### [What you will do]
Say how many lines contain the word "collection" and give no other text.

### [Dataset extract]
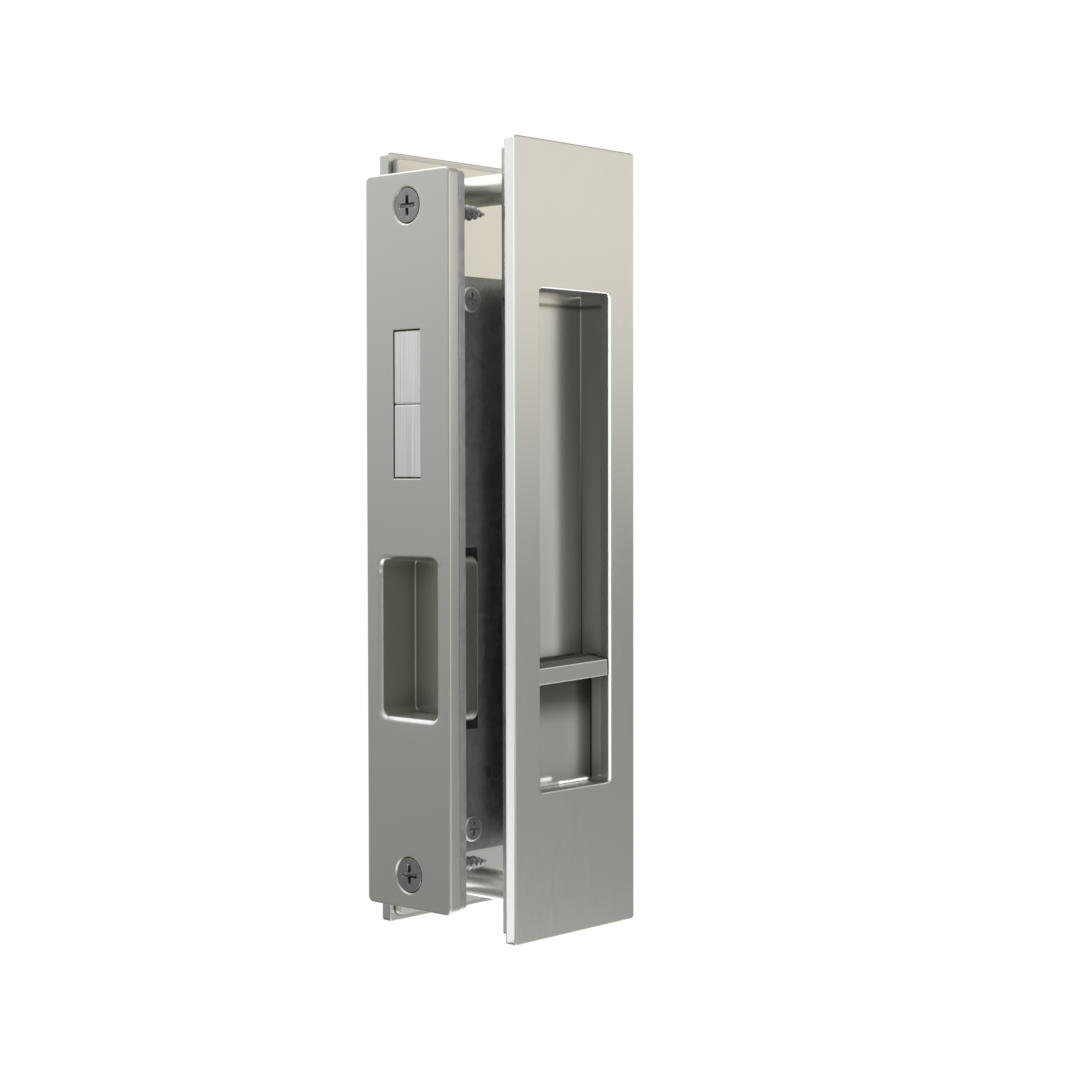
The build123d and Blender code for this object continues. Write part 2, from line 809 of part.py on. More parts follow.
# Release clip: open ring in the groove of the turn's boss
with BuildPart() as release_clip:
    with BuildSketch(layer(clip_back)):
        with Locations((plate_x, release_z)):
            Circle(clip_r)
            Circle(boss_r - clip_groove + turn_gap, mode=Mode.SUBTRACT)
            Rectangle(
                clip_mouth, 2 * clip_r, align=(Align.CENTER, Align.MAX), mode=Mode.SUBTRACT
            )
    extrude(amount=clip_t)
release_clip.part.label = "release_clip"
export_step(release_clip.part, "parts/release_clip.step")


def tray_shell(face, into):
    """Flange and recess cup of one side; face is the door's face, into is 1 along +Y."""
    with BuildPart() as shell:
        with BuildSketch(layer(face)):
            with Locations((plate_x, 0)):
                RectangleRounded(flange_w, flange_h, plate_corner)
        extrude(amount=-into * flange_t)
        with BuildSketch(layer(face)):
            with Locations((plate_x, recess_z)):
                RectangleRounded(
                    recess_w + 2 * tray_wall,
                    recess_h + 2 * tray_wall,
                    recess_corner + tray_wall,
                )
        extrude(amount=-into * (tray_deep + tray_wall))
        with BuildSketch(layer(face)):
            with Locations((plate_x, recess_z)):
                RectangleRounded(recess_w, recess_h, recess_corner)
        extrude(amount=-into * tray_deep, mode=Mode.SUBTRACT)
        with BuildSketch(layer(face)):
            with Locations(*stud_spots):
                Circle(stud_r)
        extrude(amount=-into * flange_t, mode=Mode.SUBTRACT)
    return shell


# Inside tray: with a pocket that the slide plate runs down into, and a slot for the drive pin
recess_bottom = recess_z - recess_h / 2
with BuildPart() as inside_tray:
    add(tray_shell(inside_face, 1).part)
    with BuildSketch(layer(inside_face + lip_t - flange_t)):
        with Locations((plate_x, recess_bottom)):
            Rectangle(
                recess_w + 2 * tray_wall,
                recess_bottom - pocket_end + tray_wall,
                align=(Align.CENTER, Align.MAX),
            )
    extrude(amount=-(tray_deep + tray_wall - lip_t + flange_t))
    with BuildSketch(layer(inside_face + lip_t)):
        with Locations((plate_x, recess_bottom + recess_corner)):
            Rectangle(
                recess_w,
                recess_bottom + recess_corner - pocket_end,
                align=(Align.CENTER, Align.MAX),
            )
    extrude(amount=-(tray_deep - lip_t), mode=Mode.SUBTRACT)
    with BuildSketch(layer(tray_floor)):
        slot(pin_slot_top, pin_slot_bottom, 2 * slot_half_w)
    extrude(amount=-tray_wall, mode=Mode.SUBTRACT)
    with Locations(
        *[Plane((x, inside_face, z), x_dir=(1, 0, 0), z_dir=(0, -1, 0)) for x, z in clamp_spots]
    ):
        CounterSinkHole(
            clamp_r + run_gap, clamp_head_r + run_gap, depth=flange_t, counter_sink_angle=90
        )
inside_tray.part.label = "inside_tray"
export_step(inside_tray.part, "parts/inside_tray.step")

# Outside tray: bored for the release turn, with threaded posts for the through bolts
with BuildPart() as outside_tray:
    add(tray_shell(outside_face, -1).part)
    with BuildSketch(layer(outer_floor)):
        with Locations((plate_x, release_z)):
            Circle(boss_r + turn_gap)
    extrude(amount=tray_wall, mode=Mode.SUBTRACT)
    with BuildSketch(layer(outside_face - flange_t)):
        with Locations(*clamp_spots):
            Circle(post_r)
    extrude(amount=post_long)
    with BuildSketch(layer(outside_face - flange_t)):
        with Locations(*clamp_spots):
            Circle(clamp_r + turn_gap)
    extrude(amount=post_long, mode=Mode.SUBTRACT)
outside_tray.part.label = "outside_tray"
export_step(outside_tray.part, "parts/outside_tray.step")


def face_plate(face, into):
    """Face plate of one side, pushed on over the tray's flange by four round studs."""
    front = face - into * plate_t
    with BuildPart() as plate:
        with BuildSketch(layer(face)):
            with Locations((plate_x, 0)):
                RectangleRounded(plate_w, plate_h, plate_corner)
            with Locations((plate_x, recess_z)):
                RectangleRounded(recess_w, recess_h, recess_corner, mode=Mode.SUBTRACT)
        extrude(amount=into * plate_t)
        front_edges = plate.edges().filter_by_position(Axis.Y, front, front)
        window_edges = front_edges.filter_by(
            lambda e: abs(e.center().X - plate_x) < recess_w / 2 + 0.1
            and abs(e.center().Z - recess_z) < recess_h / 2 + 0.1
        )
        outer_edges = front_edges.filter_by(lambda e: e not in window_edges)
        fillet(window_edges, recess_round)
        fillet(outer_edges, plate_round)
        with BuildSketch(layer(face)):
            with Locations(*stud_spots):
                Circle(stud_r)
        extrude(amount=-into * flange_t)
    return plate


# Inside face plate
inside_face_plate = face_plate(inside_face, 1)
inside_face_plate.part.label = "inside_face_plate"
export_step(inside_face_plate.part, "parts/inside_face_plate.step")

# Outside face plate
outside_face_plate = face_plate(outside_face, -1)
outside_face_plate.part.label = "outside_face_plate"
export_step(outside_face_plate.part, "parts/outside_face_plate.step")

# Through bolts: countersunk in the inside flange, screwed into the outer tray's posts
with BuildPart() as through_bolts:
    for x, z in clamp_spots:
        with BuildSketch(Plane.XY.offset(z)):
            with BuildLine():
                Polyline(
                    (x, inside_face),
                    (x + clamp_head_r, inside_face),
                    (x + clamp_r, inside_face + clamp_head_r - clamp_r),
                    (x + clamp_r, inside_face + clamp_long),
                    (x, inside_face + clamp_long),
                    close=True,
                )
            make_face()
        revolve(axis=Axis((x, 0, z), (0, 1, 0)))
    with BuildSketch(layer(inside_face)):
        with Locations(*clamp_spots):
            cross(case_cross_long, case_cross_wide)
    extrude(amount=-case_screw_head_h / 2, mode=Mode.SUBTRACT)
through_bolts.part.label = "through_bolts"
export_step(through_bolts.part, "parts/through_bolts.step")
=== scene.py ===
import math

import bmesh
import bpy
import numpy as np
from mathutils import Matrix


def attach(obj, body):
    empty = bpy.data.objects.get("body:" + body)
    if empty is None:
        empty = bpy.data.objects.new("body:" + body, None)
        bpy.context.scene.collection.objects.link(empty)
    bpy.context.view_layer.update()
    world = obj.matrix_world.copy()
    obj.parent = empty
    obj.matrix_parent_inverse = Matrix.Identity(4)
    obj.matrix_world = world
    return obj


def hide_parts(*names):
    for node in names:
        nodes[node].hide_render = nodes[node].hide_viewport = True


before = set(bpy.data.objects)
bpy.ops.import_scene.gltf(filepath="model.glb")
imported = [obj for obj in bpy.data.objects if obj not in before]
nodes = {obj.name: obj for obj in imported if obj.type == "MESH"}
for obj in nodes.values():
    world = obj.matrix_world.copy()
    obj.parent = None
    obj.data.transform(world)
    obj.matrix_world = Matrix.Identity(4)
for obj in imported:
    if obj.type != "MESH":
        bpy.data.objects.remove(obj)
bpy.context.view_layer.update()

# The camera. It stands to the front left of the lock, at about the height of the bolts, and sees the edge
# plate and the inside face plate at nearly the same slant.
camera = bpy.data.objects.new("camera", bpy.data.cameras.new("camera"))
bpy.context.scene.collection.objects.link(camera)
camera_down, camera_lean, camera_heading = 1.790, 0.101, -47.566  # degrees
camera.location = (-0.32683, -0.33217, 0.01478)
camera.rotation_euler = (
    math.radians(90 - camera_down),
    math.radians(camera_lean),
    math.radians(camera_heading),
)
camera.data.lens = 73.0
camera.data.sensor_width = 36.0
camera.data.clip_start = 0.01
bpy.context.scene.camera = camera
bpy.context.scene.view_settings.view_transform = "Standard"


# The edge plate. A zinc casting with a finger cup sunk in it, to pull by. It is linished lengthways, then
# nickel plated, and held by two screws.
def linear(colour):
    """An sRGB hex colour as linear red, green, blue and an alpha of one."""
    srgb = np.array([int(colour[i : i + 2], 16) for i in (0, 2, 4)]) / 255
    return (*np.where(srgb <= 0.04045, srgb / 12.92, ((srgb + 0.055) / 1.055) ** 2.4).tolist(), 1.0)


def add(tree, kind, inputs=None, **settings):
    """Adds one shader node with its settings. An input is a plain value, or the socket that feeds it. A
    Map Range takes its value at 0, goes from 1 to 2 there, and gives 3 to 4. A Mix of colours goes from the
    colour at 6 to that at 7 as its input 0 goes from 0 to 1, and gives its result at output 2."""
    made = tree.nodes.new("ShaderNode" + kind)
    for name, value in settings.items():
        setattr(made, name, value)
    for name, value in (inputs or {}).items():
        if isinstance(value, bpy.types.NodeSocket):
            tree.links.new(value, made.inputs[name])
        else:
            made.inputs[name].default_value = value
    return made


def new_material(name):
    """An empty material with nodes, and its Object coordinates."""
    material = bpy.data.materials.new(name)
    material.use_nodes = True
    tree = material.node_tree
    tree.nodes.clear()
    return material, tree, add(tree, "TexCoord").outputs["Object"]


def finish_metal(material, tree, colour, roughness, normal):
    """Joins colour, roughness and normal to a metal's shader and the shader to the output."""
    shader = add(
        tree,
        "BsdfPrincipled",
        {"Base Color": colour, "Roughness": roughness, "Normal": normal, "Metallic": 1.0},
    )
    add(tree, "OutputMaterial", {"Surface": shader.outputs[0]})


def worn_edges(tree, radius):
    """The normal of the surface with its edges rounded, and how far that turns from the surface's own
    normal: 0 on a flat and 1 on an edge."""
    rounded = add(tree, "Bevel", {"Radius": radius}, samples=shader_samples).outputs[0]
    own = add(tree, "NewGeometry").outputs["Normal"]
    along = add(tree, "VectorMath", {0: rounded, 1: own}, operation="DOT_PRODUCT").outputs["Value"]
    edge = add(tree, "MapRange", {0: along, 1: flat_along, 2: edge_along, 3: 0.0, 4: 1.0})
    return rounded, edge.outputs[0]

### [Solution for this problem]
2